:: Input rows ::

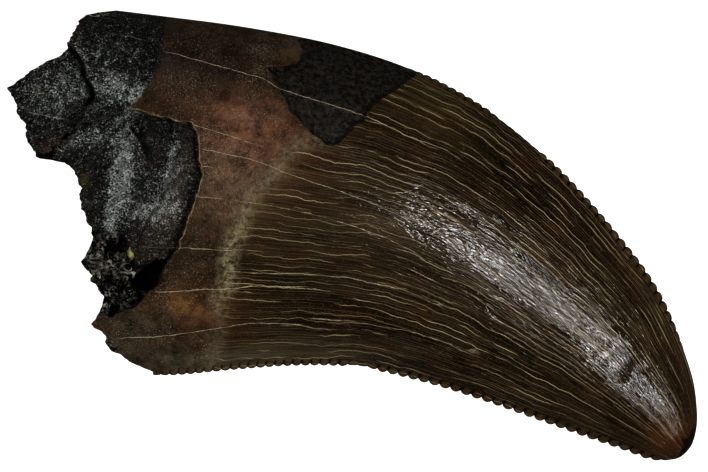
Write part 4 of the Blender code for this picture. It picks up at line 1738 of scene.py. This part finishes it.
def below(tooth: Thing, x: float, y: float) -> tuple[bool, Vector, Vector]:
    """Where a line straight down meets the tooth.

    Args:
        tooth: The tooth.
        x: The line's x, in millimetres.
        y: Its y.

    Returns:
        Whether it meets the tooth, where, in metres, and which way the surface faces there.
    """
    return tooth.ray_cast(Vector((x * MM, y * MM, DROP_FROM_M)), Vector((0.0, 0.0, -1.0)))[:3]


@dataclass
class Tooth:
    """The whole tooth, one piece of stone."""

    crown: Crown = field(default_factory=Crown)
    root: BrokenRoot = field(default_factory=BrokenRoot)
    markings: Markings = field(default_factory=Markings)
    finish: FossilFinish = field(default_factory=FossilFinish)
    upper_steps: int = 330
    under_steps: int = 140
    tip_rings: int = 26
    blade_rings: int = 640
    trend_rings: int = 235
    detail_rings: int = 64
    even_window: int = 67
    root_rings: int = 56
    edge_crowding: float = 0.70
    # Where along the tooth the jags of the break are laid out, and where its under side reads their noise.
    jag_place: float = 4.0
    under_jags: float = 9.0
    standing_flat: float = 0.05
    triangles: int = 196000
    weld_mm: float = 0.00001
    smooth_below: float = 55.0
    # Which slice of the cracks' noise the upper side reads, and a distance at which no groove shows.
    upper_slice: float = 40.0
    no_groove: float = 1.0
    shift: Array = field(init=False, repr=False)

    def rings(self, share: Array, upper: Array) -> Array:
        """How far along the tooth each ring runs, from the tip to the jagged line of the break.

        Args:
            share: How far across each point of a ring lies.
            upper: Whether it is on the upper side.

        Returns:
            A row of places for each ring.
        """
        crown, root = self.crown, self.root
        turn = np.linspace(np.pi / 2, 0, self.tip_rings + 1)[1:]
        blade_end = crown.tip_place - crown.tip_rounding
        tip_places = blade_end + crown.tip_rounding * np.sin(turn)
        lines = [root.place(crown, share, line) for line in (root.upper_break, root.under_break)]
        front, back = crown.section(np.full(share.shape, self.jag_place))[:2]
        around = share * np.linalg.norm(back - front, axis=-1)
        broken = np.where(upper, *lines) + rough(around, np.where(upper, 0.0, self.under_jags), root.jags)
        start = broken.mean()
        trend = start + evened(broken - start, self.even_window)
        blade_places = np.linspace(blade_end, start, self.blade_rings + 1)[1:]
        places = np.concatenate([tip_places, blade_places])
        rings_left = np.arange(len(places))[::-1, None]
        trend_pull = np.clip(1 - rings_left / self.trend_rings, 0, 1)
        detail_pull = np.clip(1 - rings_left / self.detail_rings, 0, 1)
        return places[:, None] + (trend - start) * trend_pull + (broken - trend) * detail_pull

    def grid(self) -> Array:
        """The tooth's points.

        Returns:
            x, y and z of the tip, then of ring after ring to the root, then of the middle of the root's face.
        """
        crown, root = self.crown, self.root
        across = np.linspace(0, 1, self.upper_steps + 1)
        down = np.linspace(1, 0, self.under_steps + 1)[1:-1]
        share = np.concatenate([across, down])
        share = self.edge_crowding * (1 - np.cos(np.pi * share)) / 2 + (1 - self.edge_crowding) * share
        upper = np.arange(len(share)) <= self.upper_steps

        along = self.rings(share, upper)
        shares = np.broadcast_to(share, along.shape)
        uppers = np.broadcast_to(upper, along.shape)
        points = crown.points(shares, along, uppers)
        root.sink(points, uppers, crown.section(along)[2])
        steps = np.linspace(0, 1, self.root_rings + 1)[1:-1]
        face = [root.face_ring(points[-1], step) for step in steps]
        front, back, height = crown.section(np.array(crown.tip_place))[:3]
        tip = np.array([*((front + back) / 2), height])
        return np.concatenate([tip[None], points.reshape(-1, 3), *face, root.middle[None]])

    def model(self) -> Thing:
        """Wrap a sheet round the tooth's points, and thin its mesh where it is smooth.

        Returns:
            The tooth, in millimetres and not yet in its place.
        """
        points = self.grid()
        low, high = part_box("tooth")
        centre = np.array((low + high) / 2) / MM
        self.shift = centre - (points.max(axis=0) + points.min(axis=0)) / 2
        self.shift[2] = -points[:, 2].min() - self.standing_flat
        segments = self.upper_steps + self.under_steps
        rings = (len(points) - 2) // segments + 1

        deselect()
        bpy.ops.mesh.primitive_grid_add(x_subdivisions=segments, y_subdivisions=rings, size=1.0)
        tooth = bpy.context.active_object
        tooth.name = "fossil_tooth"
        mesh = tooth.data
        turn, ring, _ = np.rint((coordinates(mesh).T + 0.5) * [[segments], [rings], [1]]).astype(int)
        around = 1 + (ring - 1) * segments + turn % segments
        order = np.where(ring == 0, 0, np.where(ring == rings, len(points) - 1, around))
        mesh.vertices.foreach_set("co", points[order].astype(np.float32).ravel())
        mesh.update()
        bpy.ops.object.mode_set(mode="EDIT")
        bpy.ops.mesh.select_all(action="SELECT")
        bpy.ops.mesh.remove_doubles(threshold=self.weld_mm)
        bpy.ops.mesh.normals_make_consistent(inside=False)
        bpy.ops.object.mode_set(mode="OBJECT")
        change("DECIMATE", ratio=self.triangles / (2 * len(points)), use_collapse_triangulate=True)
        return tooth

    def paint(self, tooth: Thing) -> None:
        """Store on each point of the mesh where it lies and what it is made of.

        Args:
            tooth: The tooth, in millimetres and not yet in its place.
        """
        x, y, z = coordinates(tooth.data).astype(float).T
        crown, root, markings = self.crown, self.root, self.markings
        share, along = crown.place_of(x, y)
        front, back, edge_height = crown.section(along, rounded=False)[:3]
        span = np.linalg.norm(back - front, axis=-1)
        upper = z > edge_height
        wander = rough(x, y, root.wander)

        front_teeth, back_teeth = (crown.denticles(along, edge) for edge in Edge)
        nearer_back = share > 0.5
        full = np.where(nearer_back, back_teeth[0], front_teeth[0]) / crown.full_denticle
        count = np.where(nearer_back, back_teeth[1], front_teeth[1])
        gap = np.hypot(np.clip(np.minimum(share, 1 - share), 0, 1) * span, z - edge_height)

        scar = np.where(upper, root.chip.depth(x, y), root.under_scale.depth(x, y)) + wander
        grooves = np.min([groove.line.distance(x, y) for groove in root.grooves], axis=0)
        grooves = np.where(upper, grooves, self.no_groove)
        rubbed = markings.worn_tip.depth(x, y) + wander + markings.worn_rise
        rubbed -= markings.worn_slope * np.abs(z - markings.worn_height)
        blurred = 1 - markings.blur * ramp(y - markings.blurred_from)
        charcoal = (markings.charcoal.depth(x, y) + wander) * blurred
        in_wall = root.inner_wall.depth(x, y) + wander

        vectors = {
            "blade": (share * BLADE_WIDTH, along, np.where(upper, self.upper_slice, 0.0)),
            "zones": (markings.enamel.depth(x, y), charcoal, scar),
            "flakes": (in_wall, root.sediment_depth(x, y, z, upper), rubbed),
            "edge": (gap, count, np.clip(full, 0, 1)),
            # Its first value is how many glints are painted on the black root.
            "grain": (markings.glint(x, y), grooves, span),
            "cracks": markings.crack_map(x, y),
        }
        for name, columns in vectors.items():
            values = np.stack(columns, axis=-1).astype(np.float32)
            layer = tooth.data.attributes.new(name, "FLOAT_VECTOR", "POINT")
            layer.data.foreach_set("vector", values.ravel())
        tones = {
            "tone": markings.tone(x, y, markings.base, markings.stains),
            "char": markings.tone(x, y, markings.char_base, markings.char_stains),
        }
        for name, colours in tones.items():
            layer = tooth.data.attributes.new(name, "FLOAT_COLOR", "POINT")
            layer.data.foreach_set("color", colours.astype(np.float32).ravel())

    def settle(self, tooth: Thing) -> None:
        """Move the mesh to its place on the table, flatten where it touches, and turn it to metres.

        Args:
            tooth: The tooth, in millimetres.
        """
        mesh = tooth.data
        points = coordinates(mesh) + self.shift
        points[:, 2] = np.maximum(points[:, 2], 0.0)
        mesh.vertices.foreach_set("co", (points * MM).astype(np.float32).ravel())
        mesh.update()
        deselect()
        tooth.select_set(True)
        bpy.ops.object.shade_smooth_by_angle(angle=math.radians(self.smooth_below))

    def build(self) -> Thing:
        """Model, paint and dress the tooth.

        Returns:
            The tooth, in its place.
        """
        tooth = self.model()
        self.paint(tooth)
        self.settle(tooth)
        tooth.data.materials.clear()
        tooth.data.materials.append(self.finish.material())
        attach(tooth, "root")
        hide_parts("tooth")
        log.info("%s: %d faces", tooth.name, len(tooth.data.polygons))
        return tooth


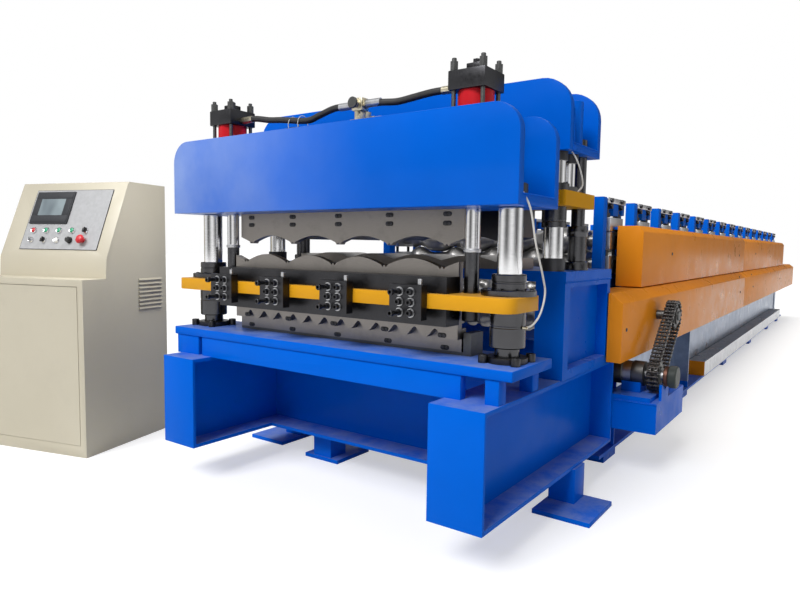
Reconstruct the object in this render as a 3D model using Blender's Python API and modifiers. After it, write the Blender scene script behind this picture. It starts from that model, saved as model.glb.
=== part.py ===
"""Double deck roll forming line for roof sheet, seen from its outgoing end.

Metres, +Z up, +X across the line towards the drive side, +Y back along the line.
Sizes are read off the photograph against the 218 mm pitch of the tile wave on the
shear blades. The last step stands the model on its bounding box's bottom centre.
"""
import math

import bmesh
import bpy
from mathutils import Matrix, Vector

for old in list(bpy.data.objects):
    bpy.data.objects.remove(old, do_unlink=True)

# Clearances
TOUCH = 0.0003
RUNNING = 0.0004
BLADE_GAP = 0.001
OVERLAP = 0.002

# Tile wave and rib sheet
TILE_PITCH = 0.218
RIB_PITCH = 0.0755
RIB_NOTCHES = 12

# Side beams and feet of the shear base
BEAM_X = 0.605
BEAM_WIDTH = 0.176
BEAM_BOTTOM = 0.136
BEAM_TOP = 0.471
BEAM_FRONT = -0.083
BEAM_BACK = 0.9897
BEAM_FLANGE = 0.014
BEAM_WEB = 0.010
END_PLATE = 0.012
CROSS_BEAM_Y = 0.420
CROSS_BEAM_WIDTH = 0.220
FOOT_PLATE = 0.016
FOOT_POST = 0.095
MID_FOOT_X = 0.330
MID_FOOT_Y = 0.510
SIDE_FOOT_X = 0.660
SIDE_FOOT_Y = 0.620

# Bed plate of the shear, the posts under it and the apron in front
BED_HALF = 0.730
BED_FRONT = -0.005
BED_BACK = 0.265
BED_TOP = 0.572
BED_THICK = 0.030
POST_INNER = 0.591
POST_OUTER = 0.720
REAR_POST_INNER = 0.647
REAR_POST_OUTER = 0.689
POST_DEPTH = 0.045
APRON_HALF = 0.570
APRON_THICK = 0.030

# Shear crosshead
HEAD_HALF = 0.730
HEAD_BOTTOM = 1.013
HEAD_TOP = 1.283
HEAD_BACK = 0.269
HEAD_PLATE = 0.030
HEAD_TIE = 0.028
HEAD_CORNER = 0.080

# Guide columns and sleeves of the shear
COLUMN_X = 0.651
COLUMN_Y = 0.122
COLUMN_R = 0.036
COLUMN_FLANGE_R = 0.060
COLUMN_FLANGE = 0.0175
SLEEVE_R = 0.0517
SLEEVE_BOTTOM = 0.615
SLEEVE_FLANGE_R = 0.079
SLEEVE_FLANGE = 0.017
SLEEVE_COLLAR_R = 0.050
SLEEVE_COLLAR_TOP = 0.825

# Moving plate of the shear, a frame round the die holder
PLATE_HALF = 0.720
PLATE_BACK = 0.205
PLATE_BOTTOM = 0.722
PLATE_TOP = 0.764
PLATE_CORNER = 0.040
WINDOW_HALF = 0.500
WINDOW_FRONT = 0.030
WINDOW_BACK = 0.160

# Die holder, clamp blocks and blades
HOLDER_BOTTOM = 0.668
HOLDER_TOP = 0.812
CLAMP_BOTTOM = 0.688
CLAMP_TOP = 0.789
CLAMP_DEPTH = 0.030
CLAMP_WIDTH = 0.113
CLAMP_X = (-0.418, -0.157, 0.120, 0.397)
BLADE_THICK = 0.025
BLADE_Y = 0.106
BLADE_HALF = 0.495
FIXED_TIP = 0.904
FIXED_ARC = 0.932
MOVING_CREST = 0.863
MOVING_VALLEY = 0.834
BLADE_JOIN = 0.700
RIB_BLADE_BOTTOM = 0.622
RIB_TOOTH = 0.019
RIB_FIXED_TOP = 0.628
RIB_FIXED_BOTTOM = 0.582
UPPER_SLOT_Z = 0.985
LOWER_SLOT_Z = 0.605
SLOT_WIDTH = 0.012
SLOT_LENGTH = 0.020
SLOT_STEP = 0.025
TOOTH_HALF = 0.014
TOOTH_DEEP = 0.008
HOLDER_DEPTH = 0.050
STOP_LEFT = 0.501
STOP_RIGHT = 0.527
STOP_TOP = 0.642

# Shear cylinders and rods
ROD_X = 0.530
ROD_R = 0.0225
ROD_NUT_R = 0.027
ROD_NUT_BOTTOM = 0.681
ROD_RING_R = 0.026
ROD_RING_BOTTOM = 0.884
ROD_RING_TOP = 0.895
ROD_TOP = 1.190
BARREL_R = 0.056
BARREL_TOP = 1.345
CYLINDER_HEAD = 0.120
CYLINDER_HEAD_TOP = 1.400
CUT_UP = 0.075

# Hoses on the shear crosshead
TEE_X = 0.100
TEE_Z = 1.358
TEE_HALF = 0.040
HOSE_R = 0.011
PORT_Z = 1.363
HOSE_GAP = 0.0006

# Step press
PRESS_HALF = 0.700
PRESS_FRONT = 0.423
PRESS_BACK = 0.708
PRESS_BOTTOM = 1.210
PRESS_TOP = 1.440
PRESS_PLATE = 0.030
PRESS_TIE = 0.024
PRESS_CORNER = 0.100
PRESS_LEG = 0.103
PRESS_BED_FRONT = 0.430
PRESS_BED_BACK = 0.889
PRESS_BED_TOP = 0.825
PRESS_BED = 0.035
LEG_PANEL_FRONT = 0.477
LEG_PANEL_BACK = 0.858
LEG_PANEL_TOP = 0.772
LEG_PANEL_DEEP = 0.040
PRESS_MOVING_BOTTOM = 1.035
PRESS_MOVING_TOP = 1.083
PRESS_MOVING_FRONT = 0.400
PRESS_MOVING_BACK = 0.675
PRESS_DOWN = 0.040
POST_SPARE = 0.020
FRONT_COLUMN_X = 0.640
FRONT_COLUMN_Y = 0.462
FRONT_COLUMN_R = 0.033
FRONT_SLEEVE_R = 0.039
FRONT_SLEEVE_BOTTOM = 0.967
FRONT_BASE_TOP = 0.867
REAR_POST_X = 0.655
REAR_POST_Y = 0.638
REAR_POST_R = 0.023
REAR_BUSH_R = 0.030
REAR_FLANGE_R = 0.034
REAR_FLANGE_BOTTOM = 0.941
REAR_BUSH_TOP = 0.974
PRESS_ROD_X = 0.650
PRESS_ROD_Y = 0.552
PRESS_ROD_R = 0.020
PRESS_GLAND_R = 0.028
PRESS_GLAND = 0.030
PRESS_ROD_TOP = 1.300
POST_BOTTOM = 0.880
PRESS_BARREL_R = 0.050
DIE_HALF = 0.490
DIE_FRONT = 0.455
DIE_BACK = 0.650
DIE_LOWER_TOP = 0.870
DIE_UPPER_BOTTOM = 0.922
DIE_STEP = 0.020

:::

→ The request
Your task is to give again the lines from the one containing "Reconstruct the object" to the one containing "its outgoing end.", both lines included, exactly and without anything added.

→ Final result
Reconstruct the object in this render as a 3D model using Blender's Python API and modifiers. After it, write the Blender scene script behind this picture. It starts from that model, saved as model.glb.
=== part.py ===
"""Double deck roll forming line for roof sheet, seen from its outgoing end.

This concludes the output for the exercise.